> [AVAILABLE DATA]
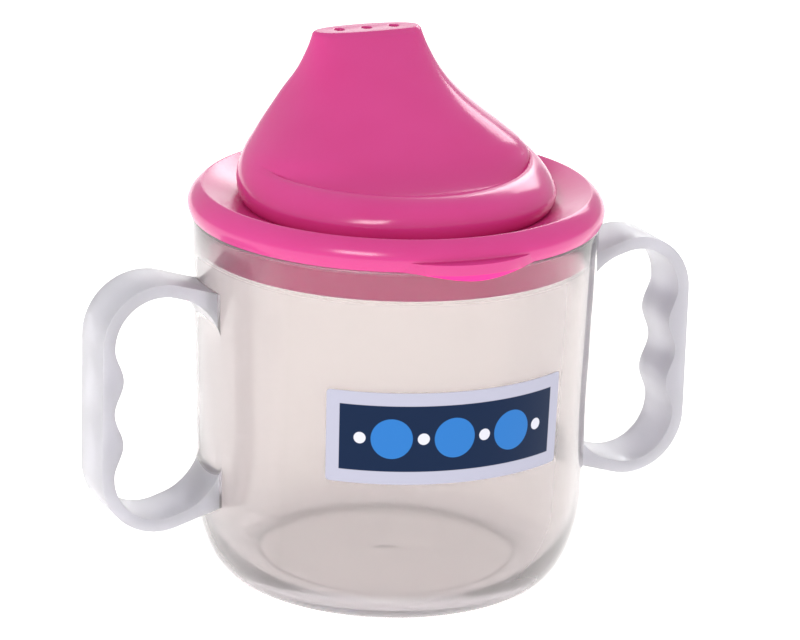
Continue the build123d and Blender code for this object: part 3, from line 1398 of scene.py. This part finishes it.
@dataclass
class Studio:
    """A pale paper floor, even light and the camera."""

    azimuth: float = 24.5  # degrees that the camera stands to the left of straight ahead
    distance: float = 752.0  # mm along the floor
    camera_height: float = 288.7
    aim: tuple[float, float, float] = (1.29, -0.59, 51.08)
    roll: float = 1.727  # degrees
    lens: float = 179.46
    sensor: float = 36.0
    paper_radius: float = 3000.0
    paper_drop: float = 0.02  # keeps the paper off the foot ring's face
    sky: float = 0.66
    sky_colour: str = "#FFFFFF"
    panels: tuple[Panel, ...] = (
        Panel("front_left", (-0.93, -0.88, 1.04), (0.56, 0.36), 6.9),
        Panel("back_right", (0.78, 0.75, 0.63), (0.55, 0.36), 2.6),
        Panel("backdrop", (0.52, 1.14, 0.42), (0.85, 0.8), 1.9),
    )
    panel_aim: float = 60.0  # mm above the ground

    def floor(self) -> None:
        """Lays the paper."""
        mesh, radius = bmesh.new(), self.paper_radius * MM
        bmesh.ops.create_circle(mesh, cap_ends=True, segments=96, radius=radius)
        shift(mesh, mesh.verts, 0, 0, -self.paper_drop)
        paper = as_object(mesh, "paper_floor")
        paper.data.materials.append(PaperSweep().make())

    def light(self) -> None:
        """Hangs the softboxes and fills the rest evenly."""
        world = bpy.data.worlds.new("even_white")
        world.use_nodes = True
        inputs = world.node_tree.nodes["Background"].inputs
        inputs["Color"].default_value = linear(self.sky_colour)
        inputs["Strength"].default_value = self.sky
        bpy.context.scene.world = world
        for panel in self.panels:
            panel.build(Vector((0, 0, self.panel_aim * MM)))

    def camera(self) -> None:
        """Sets the camera up, a little rolled."""
        turn = math.radians(self.azimuth)
        x, y = -self.distance * math.sin(turn), -self.distance * math.cos(turn)
        place = Vector((x, y, self.camera_height))
        data = bpy.data.cameras.new("studio_camera")
        data.lens = self.lens
        data.sensor_width = self.sensor
        data.clip_start, data.clip_end = 0.01, 20
        viewer = bpy.data.objects.new("studio_camera", data)
        look = (Vector(self.aim) - place).to_track_quat("-Z", "Y").to_matrix()
        look = look @ Matrix.Rotation(math.radians(self.roll), 3, "Z")
        viewer.matrix_world = Matrix.Translation(place * MM) @ look.to_4x4()
        bpy.context.scene.collection.objects.link(viewer)
        bpy.context.scene.camera = viewer

    def build(self) -> None:
        """Sets the studio up."""
        self.camera()
        self.floor()
        self.light()
        bpy.context.scene.view_settings.view_transform = "Standard"


def main() -> None:
    """Builds the cup, its label, the lid and the studio."""
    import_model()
    Studio().build()
    cup = Cup()
    pieces = [
        cup.build(ClearPolypropylene()),
        Label(cup).build(PrintedFilm()),
        Lid(cup).build(PinkPolypropylene()),
    ]
    for piece in pieces:
        log.info("%s: %d faces", piece.name, len(piece.data.polygons))


if __name__ == "__main__":
    logging.basicConfig(level=logging.INFO, format="%(name)s %(message)s")
    main()
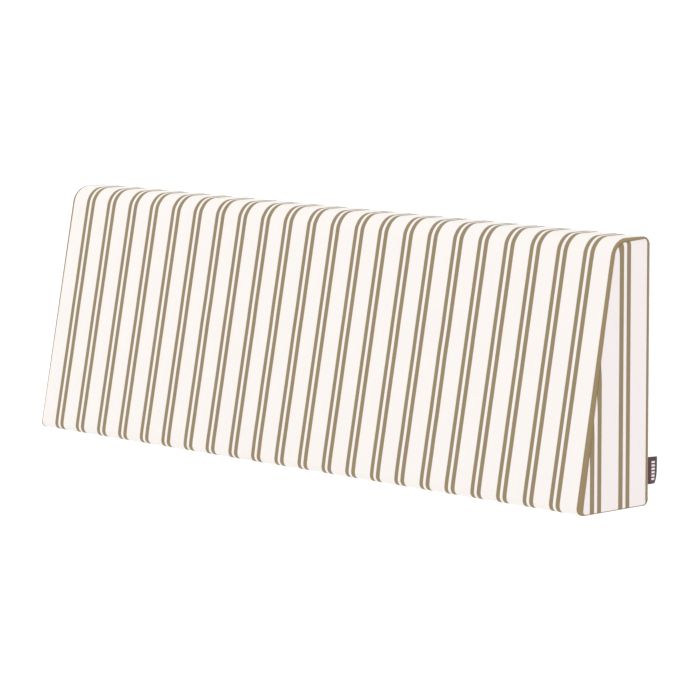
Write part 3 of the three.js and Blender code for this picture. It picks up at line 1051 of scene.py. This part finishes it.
wrap_cotton = striped_cotton("wrap_cotton", WRAP_STRIPES, SHOULDER, WHITE_WRAP)
# The end panels' white is painted shade: the wrap's cloth made a trace darker and pinker to copy
# the light on the ends.
shaded_panel_cotton = striped_cotton("shaded_panel_cotton", PANEL_STRIPES, BASE_DEPTH, SHADED_PANEL_WHITE)
tape = edging_cotton("edging_tape")
brown_thread = stitch_thread("brown_thread", BROWN_THREAD)
dark_thread = stitch_thread("dark_thread", DARK_THREAD)

cover = make_cover()
dress(cover, wrap_cotton, "striped_cotton", "cushion")

sewing = stitch_tree()
for end in ENDS:
    panel = make_panel(end)
    dress(panel, shaded_panel_cotton, "striped_cotton", f"end_panel_{end['name']}")
    edging = make_edging(end)
    dress(edging, tape, "edging_cotton", f"edging_{end['name']}")
    lines = edging_stitch_lines(end)
    stitches = sewn(f"edging_stitches_{end['name']}", sewing, lines, brown_thread, EDGING_STITCH)
    dress(stitches, brown_thread, "edging_cotton")

label = make_label()
dress(label, label_weave("label_satin"), "label_weave", "label")
lines = [(label_stitch_line(), False)]
label_stitches = sewn("label_stitches", sewing, lines, dark_thread, LABEL_STITCH)
dress(label_stitches, dark_thread, "label_weave")

# The floor glows like a light table, which keeps the contact shadow faint as in the photograph.
# These lengths are in metres, and the floor lies a little below the base.
FLOOR_HALF = 40.0
FLOOR_LEVEL = -0.0002
FLOOR_GLOW = 0.95
FLOOR_GREY = (0.15, 0.15, 0.15, 1)
WORLD_STRENGTH = 1.01
KEY_LIGHT = dict(place=(-1.26, -1.89, 3.7), target=(0, 0, 0.15), size=2.6, power=21.6)


def make_floor():
    mesh = bpy.data.meshes.new("floor")
    signs = ((-1, -1), (1, -1), (1, 1), (-1, 1))
    corners = [(x * FLOOR_HALF, y * FLOOR_HALF, FLOOR_LEVEL) for x, y in signs]
    mesh.from_pydata(corners, [], [(0, 1, 2, 3)])
    floor = linked("floor", mesh)
    finish = Finish("pale_floor")
    finish.shader.inputs["Emission Color"].default_value = (1, 1, 1, 1)
    finish.shader.inputs["Emission Strength"].default_value = FLOOR_GLOW
    mesh.materials.append(finish.surface(FLOOR_GREY, roughness=0.9, specular=0.1))


def area_light(name, place, target, size, power):
    data = bpy.data.lights.new(name, "AREA")
    data.shape = "SQUARE"
    data.size = size
    data.energy = power
    light = linked(name, data)
    light.location = place
    light.rotation_euler = (Vector(target) - Vector(place)).to_track_quat("-Z", "Y").to_euler()


def make_studio():
    world = bpy.data.worlds.new("studio")
    world.use_nodes = True
    background = world.node_tree.nodes["Background"]
    background.inputs["Color"].default_value = (1, 1, 1, 1)
    background.inputs["Strength"].default_value = WORLD_STRENGTH
    bpy.context.scene.world = world
    area_light("key", **KEY_LIGHT)


# The photograph's camera: its place, and the turn, tilt and roll of its view
CAMERA_PLACE = (3434.1, -3232.1, 754.03)
CAMERA_TURN = math.radians(46.369)
CAMERA_TILT = math.radians(7.438)
CAMERA_ROLL = math.radians(-0.118)
CAMERA_LENS = 202.72
CAMERA_SENSOR = 36


def make_camera():
    data = bpy.data.cameras.new("camera")
    data.lens = CAMERA_LENS
    data.sensor_width = CAMERA_SENSOR
    data.clip_start, data.clip_end = 0.1, 200
    camera = linked("camera", data)
    ahead = Vector((-math.sin(CAMERA_TURN) * math.cos(CAMERA_TILT),
                    math.cos(CAMERA_TURN) * math.cos(CAMERA_TILT), -math.sin(CAMERA_TILT)))
    right = Vector((math.cos(CAMERA_TURN), math.sin(CAMERA_TURN), 0))
    up = right.cross(ahead)
    right, up = (right * math.cos(CAMERA_ROLL) + up * math.sin(CAMERA_ROLL),
                 up * math.cos(CAMERA_ROLL) - right * math.sin(CAMERA_ROLL))
    turn = Matrix((right, up, -ahead)).transposed()
    camera.matrix_world = Matrix.Translation(Vector(CAMERA_PLACE) * MM) @ turn.to_4x4()
    bpy.context.scene.camera = camera


make_floor()
make_studio()
make_camera()
bpy.context.scene.view_settings.view_transform = "Standard"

> [WRITTEN REQUEST] The lines to extract from the data above begin with the line containing "Write part 3" and end with the line containing "0.15), size=2.6, power=21.6)". Extract them exactly, including both.

> [WRITTEN RESPONSE]
Write part 3 of the three.js and Blender code for this picture. It picks up at line 1051 of scene.py. This part finishes it.
wrap_cotton = striped_cotton("wrap_cotton", WRAP_STRIPES, SHOULDER, WHITE_WRAP)
# The end panels' white is painted shade: the wrap's cloth made a trace darker and pinker to copy
# the light on the ends.
shaded_panel_cotton = striped_cotton("shaded_panel_cotton", PANEL_STRIPES, BASE_DEPTH, SHADED_PANEL_WHITE)
tape = edging_cotton("edging_tape")
brown_thread = stitch_thread("brown_thread", BROWN_THREAD)
dark_thread = stitch_thread("dark_thread", DARK_THREAD)

cover = make_cover()
dress(cover, wrap_cotton, "striped_cotton", "cushion")

sewing = stitch_tree()
for end in ENDS:
    panel = make_panel(end)
    dress(panel, shaded_panel_cotton, "striped_cotton", f"end_panel_{end['name']}")
    edging = make_edging(end)
    dress(edging, tape, "edging_cotton", f"edging_{end['name']}")
    lines = edging_stitch_lines(end)
    stitches = sewn(f"edging_stitches_{end['name']}", sewing, lines, brown_thread, EDGING_STITCH)
    dress(stitches, brown_thread, "edging_cotton")

label = make_label()
dress(label, label_weave("label_satin"), "label_weave", "label")
lines = [(label_stitch_line(), False)]
label_stitches = sewn("label_stitches", sewing, lines, dark_thread, LABEL_STITCH)
dress(label_stitches, dark_thread, "label_weave")

# The floor glows like a light table, which keeps the contact shadow faint as in the photograph.
# These lengths are in metres, and the floor lies a little below the base.
FLOOR_HALF = 40.0
FLOOR_LEVEL = -0.0002
FLOOR_GLOW = 0.95
FLOOR_GREY = (0.15, 0.15, 0.15, 1)
WORLD_STRENGTH = 1.01
KEY_LIGHT = dict(place=(-1.26, -1.89, 3.7), target=(0, 0, 0.15), size=2.6, power=21.6)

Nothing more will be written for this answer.